The fundamental idea that sounded so good was that it would be a better C than C for many applications, but actual use revealed it to be a more concurrent and generally performant Python. It's not a tremendously ergonomic language, either; the constant "if err != nil" spam is only the tip of the iceberg. Everything about it is just a little bit weird and non-standard. For a while at least, it made syscalls directly instead of going through the OS-provided libc, which led to all kinds of fun, especially on Apple platforms, where a new release of the OS could require you to recompile your program with a new version of the compiler. But hey, at least it meant that you could have statically-linked executables that didn't even need libc. They only end up being a few dozen megabytes in size for any remotely interesting program.

The idea of using Git repositories for package management also sounded like a good idea to many people until they saw it first-hand. Now there's a somewhat awkward (and potentially soon censored) module system that makes the whole process easier until you run into a library that doesn't use it. I recall really struggling to get the module system to do what I wanted it to last time I wrote serious Go code.

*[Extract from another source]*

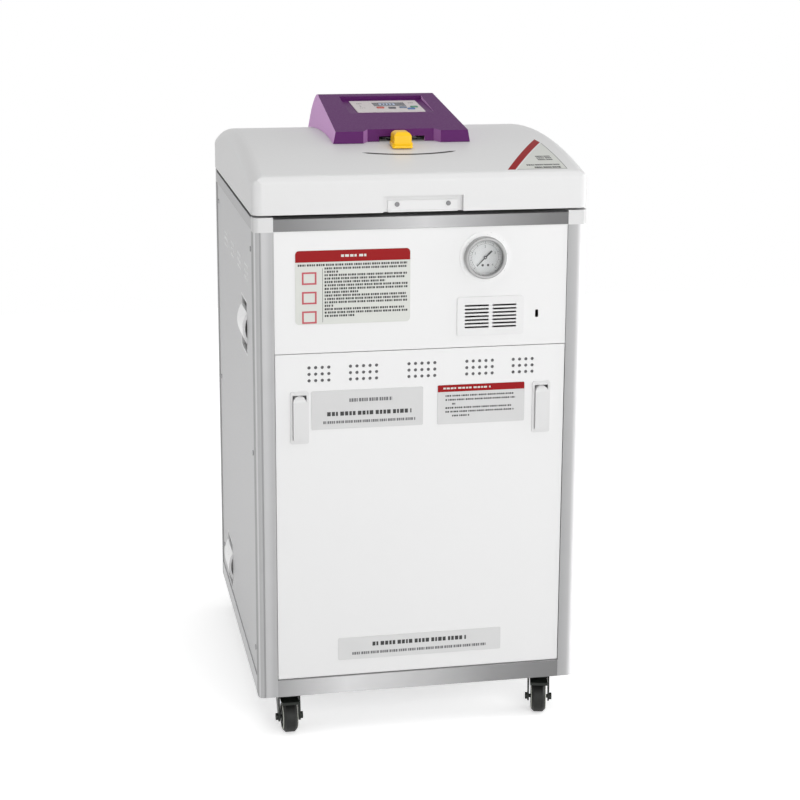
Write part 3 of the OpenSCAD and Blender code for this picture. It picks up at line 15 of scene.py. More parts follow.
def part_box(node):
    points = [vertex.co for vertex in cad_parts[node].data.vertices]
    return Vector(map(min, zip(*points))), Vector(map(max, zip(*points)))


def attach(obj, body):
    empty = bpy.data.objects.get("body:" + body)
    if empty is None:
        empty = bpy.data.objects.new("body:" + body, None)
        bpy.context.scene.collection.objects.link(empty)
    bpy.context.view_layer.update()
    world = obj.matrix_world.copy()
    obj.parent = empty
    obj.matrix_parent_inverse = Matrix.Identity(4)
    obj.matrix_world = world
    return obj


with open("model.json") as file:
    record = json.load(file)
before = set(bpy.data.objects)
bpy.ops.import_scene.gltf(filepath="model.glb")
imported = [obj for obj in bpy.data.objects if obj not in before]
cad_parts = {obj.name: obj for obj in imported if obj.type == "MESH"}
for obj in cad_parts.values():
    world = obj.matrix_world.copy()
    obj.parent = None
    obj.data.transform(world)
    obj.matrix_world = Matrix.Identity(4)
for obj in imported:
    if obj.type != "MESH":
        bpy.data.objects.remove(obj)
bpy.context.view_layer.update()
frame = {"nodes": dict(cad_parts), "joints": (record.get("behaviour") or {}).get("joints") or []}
nodes = frame["nodes"]

# %% [markdown]
# ## Grain for all finishes
# A real painted or brushed surface is never one flat colour. A few noises bring that: a broad
# one shifts the colour a little, a fine one varies the gloss, and a third one lifts the surface
# as a bump. A noise that is stretched along one axis reads as brushed metal. All of them are
# placed by the object's own coordinates, so the grain stays on the part when it moves.

# %% Node helpers
NOISE_ROUGH, NOISE_LOW, NOISE_HIGH = 0.55, 0.3, 0.7
COLOUR_1, COLOUR_2, COLOUR_OUT = 6, 7, 2


def add(tree, kind, **inputs):
    node = tree.nodes.new(kind)
    for name, value in inputs.items():
        node.inputs[name.replace("_", " ")].default_value = value
    return node


def math_node(tree, operation, first, second):
    node = tree.nodes.new("ShaderNodeMath")
    node.operation = operation
    tree.links.new(first, node.inputs[0])
    tree.links.new(second, node.inputs[1])
    return node.outputs[0]


def noise(tree, coords, size, detail, stretch=(1, 1, 1)):
    mapping = add(tree, "ShaderNodeMapping", Scale=stretch)
    tree.links.new(coords, mapping.inputs["Vector"])
    tex = add(tree, "ShaderNodeTexNoise", Scale=size, Detail=detail, Roughness=NOISE_ROUGH)
    tree.links.new(mapping.outputs["Vector"], tex.inputs["Vector"])
    return tex.outputs["Fac"]


def spread(tree, value, low, high, start=NOISE_LOW, end=NOISE_HIGH):
    node = add(tree, "ShaderNodeMapRange", From_Min=start, From_Max=end, To_Min=low, To_Max=high)
    tree.links.new(value, node.inputs["Value"])
    return node.outputs["Result"]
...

Even its interoperability with C wasn't all it was cracked up to be. We ended up with comments that get interpreted by the compiler, something that anybody with a brain should know is insane. On a related note, platform-specific code ended up getting two different mechanisms: one that uses interpreted comments and one that uses special file names and sucks.

Channels were just about the only thing in Go that was legitimately good, and now other languages have adopted them, nullifying that one advantage.

I think Go is going to end up going through many of the same pains as Java did when it added generics post-1.0, but I can't imagine the transition will be managed as well. I'll be watching and laughing from the sidelines.